# [Given material]
----------
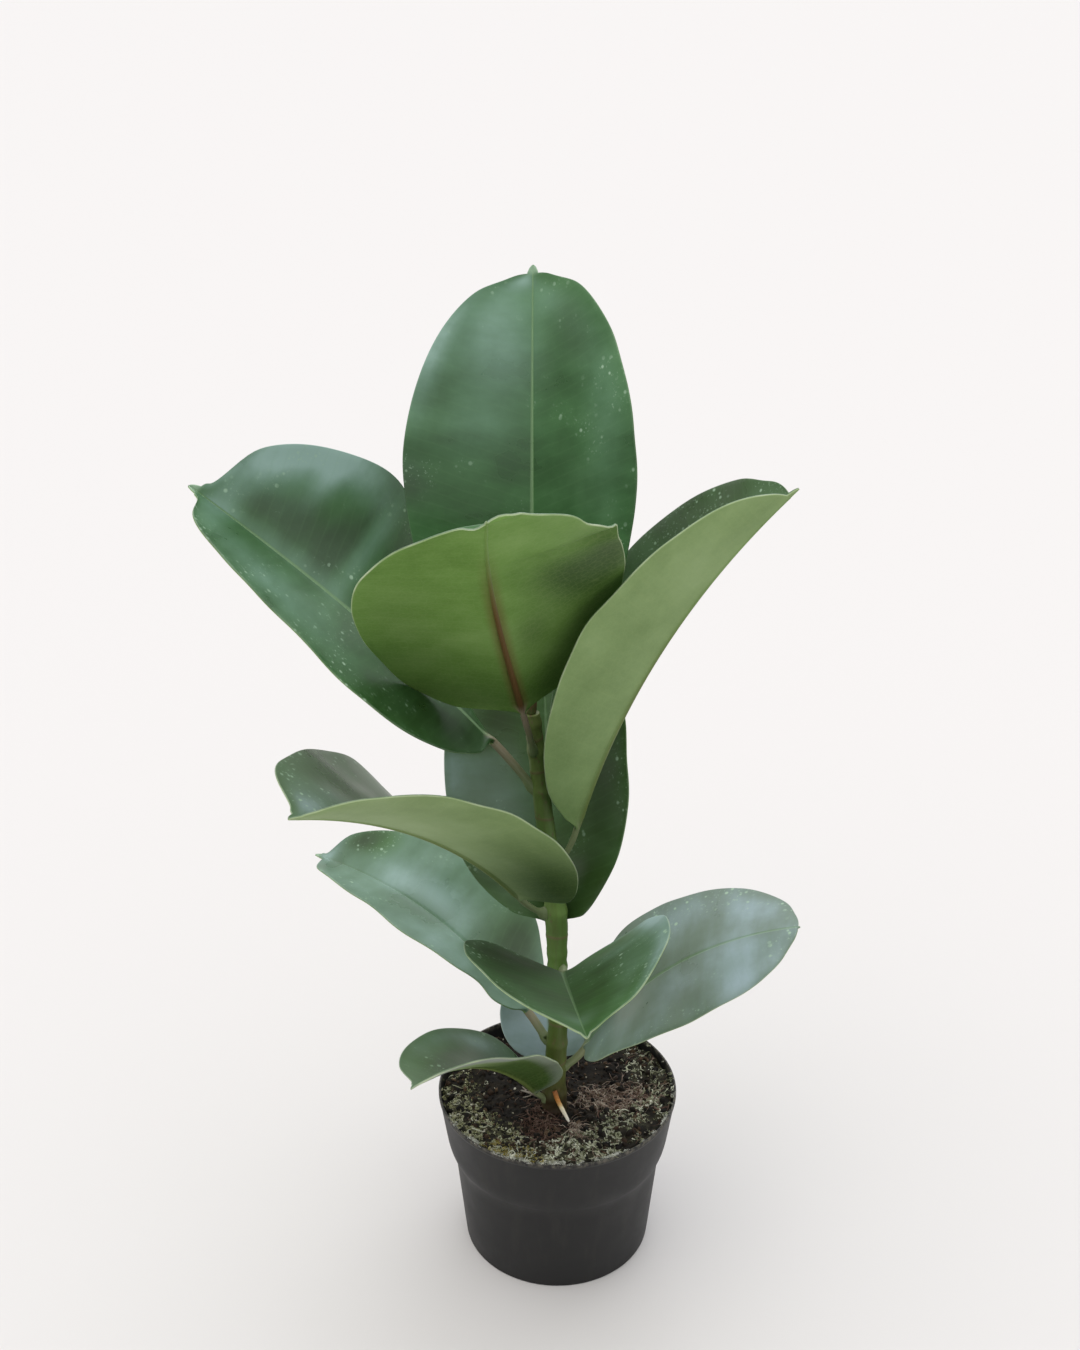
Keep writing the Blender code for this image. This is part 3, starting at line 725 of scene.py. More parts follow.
def buildStem():
    s = stemSetup
    dice = random.Random(21)
    turn = circle(s["sides"])
    nodes = [leaf["height"] for leaf in leafSet.values()]
    pores = [(dice.uniform(s["lowestLenticel"], s["top"]), dice.uniform(0, 2 * math.pi),
              dice.uniform(*s["lenticelSize"])) for _ in range(s["lenticels"])]
    rings, scars = [], []
    for h in np.arange(s["bottom"], s["top"] + 0.01, s["step"]):
        radius = stemRadius(h) + s["flare"] * math.exp(-max(0, h - s["level"]) / s["flareReach"])
        radius += s["nodeSwelling"] * sum(math.exp(-(((h - n) / s["nodeReach"]) ** 2)) for n in nodes)
        ring = np.full(s["sides"], radius + float(np.interp(h, *s["fuller"])))
        scar = np.zeros(s["sides"])
        for n in s["scarRings"]:
            # the line left round the stem by a fallen bud sheath, a little aslant
            off = h - n - s["scarAslant"] * np.cos(turn + n)
            ring += (s["scarRise"] * np.exp(-((off / 0.9) ** 2))
                     - s["scarHollow"] * np.exp(-(((off - 1.1) / 0.4) ** 2)))
            scar += 0.85 * np.exp(-((off / 0.55) ** 2))
        for n, way, size in pores:
            if abs(h - n) < 2:
                gap = (turn - way + math.pi) % (2 * math.pi) - math.pi
                blob = np.exp(-((gap * radius / size) ** 2) - ((h - n) / (size * 1.7)) ** 2)
                ring += 0.13 * blob
                scar += 0.9 * blob
        # fine ridges along the stem, and rough cork near the soil
        cork = s["cork"] * max(0.0, 1 - (h - s["level"]) / s["corkReach"])
        for j, t in enumerate(turn):
            ring[j] += s["ridges"] * noise.noise(Vector((math.cos(t) * 3.5, math.sin(t) * 3.5, h / 22)))
            ring[j] += cork * noise.noise(Vector((math.cos(t) * 4, math.sin(t) * 4, h / 2.5)))
        axis = stemAxis(h)
        rings.append(levelRing(ring, turn, h, axis[0] + stemSwing(h), axis[1]))
        scars.append(np.clip(scar, 0, 1))
    # rounded end under the bud
    last, centre = rings[-1], rings[-1].mean(0)
    for share in (0.5, 0.8, 0.97):
        rings.append(centre + (last - centre) * math.sqrt(1 - share * share))
        scars.append(scars[-1])
    addPiece("stem_bark", np.concatenate(rings), stackFaces(len(rings), s["sides"]), [barkMaterial()],
             "main_stem", attributes={"scar": np.concatenate(scars)})
    print("stem:", len(rings), "rings")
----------
# [To do]
Set down every line of the listing above again, exactly as given.

# [Result of this task]
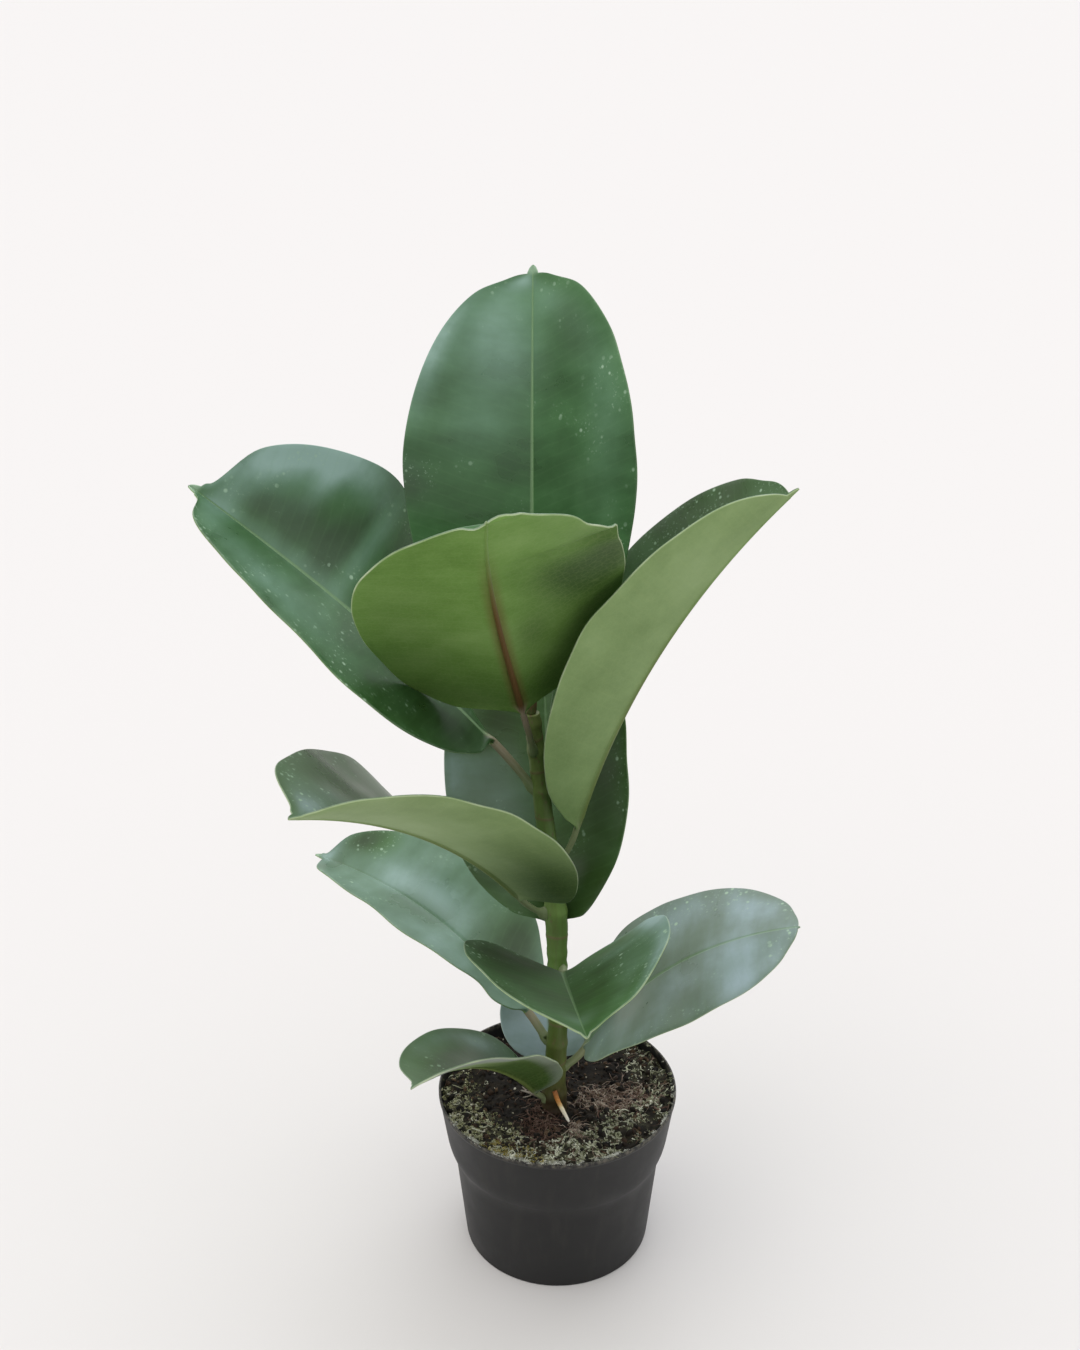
Keep writing the Blender code for this image. This is part 3, starting at line 725 of scene.py. More parts follow.
def buildStem():
    s = stemSetup
    dice = random.Random(21)
    turn = circle(s["sides"])
    nodes = [leaf["height"] for leaf in leafSet.values()]
    pores = [(dice.uniform(s["lowestLenticel"], s["top"]), dice.uniform(0, 2 * math.pi),
              dice.uniform(*s["lenticelSize"])) for _ in range(s["lenticels"])]
    rings, scars = [], []
    for h in np.arange(s["bottom"], s["top"] + 0.01, s["step"]):
        radius = stemRadius(h) + s["flare"] * math.exp(-max(0, h - s["level"]) / s["flareReach"])
        radius += s["nodeSwelling"] * sum(math.exp(-(((h - n) / s["nodeReach"]) ** 2)) for n in nodes)
        ring = np.full(s["sides"], radius + float(np.interp(h, *s["fuller"])))
        scar = np.zeros(s["sides"])
        for n in s["scarRings"]:
            # the line left round the stem by a fallen bud sheath, a little aslant
            off = h - n - s["scarAslant"] * np.cos(turn + n)
            ring += (s["scarRise"] * np.exp(-((off / 0.9) ** 2))
                     - s["scarHollow"] * np.exp(-(((off - 1.1) / 0.4) ** 2)))
            scar += 0.85 * np.exp(-((off / 0.55) ** 2))
        for n, way, size in pores:
            if abs(h - n) < 2:
                gap = (turn - way + math.pi) % (2 * math.pi) - math.pi
                blob = np.exp(-((gap * radius / size) ** 2) - ((h - n) / (size * 1.7)) ** 2)
                ring += 0.13 * blob
                scar += 0.9 * blob
        # fine ridges along the stem, and rough cork near the soil
        cork = s["cork"] * max(0.0, 1 - (h - s["level"]) / s["corkReach"])
        for j, t in enumerate(turn):
            ring[j] += s["ridges"] * noise.noise(Vector((math.cos(t) * 3.5, math.sin(t) * 3.5, h / 22)))
            ring[j] += cork * noise.noise(Vector((math.cos(t) * 4, math.sin(t) * 4, h / 2.5)))
        axis = stemAxis(h)
        rings.append(levelRing(ring, turn, h, axis[0] + stemSwing(h), axis[1]))
        scars.append(np.clip(scar, 0, 1))
    # rounded end under the bud
    last, centre = rings[-1], rings[-1].mean(0)
    for share in (0.5, 0.8, 0.97):
        rings.append(centre + (last - centre) * math.sqrt(1 - share * share))
        scars.append(scars[-1])
    addPiece("stem_bark", np.concatenate(rings), stackFaces(len(rings), s["sides"]), [barkMaterial()],
             "main_stem", attributes={"scar": np.concatenate(scars)})
    print("stem:", len(rings), "rings")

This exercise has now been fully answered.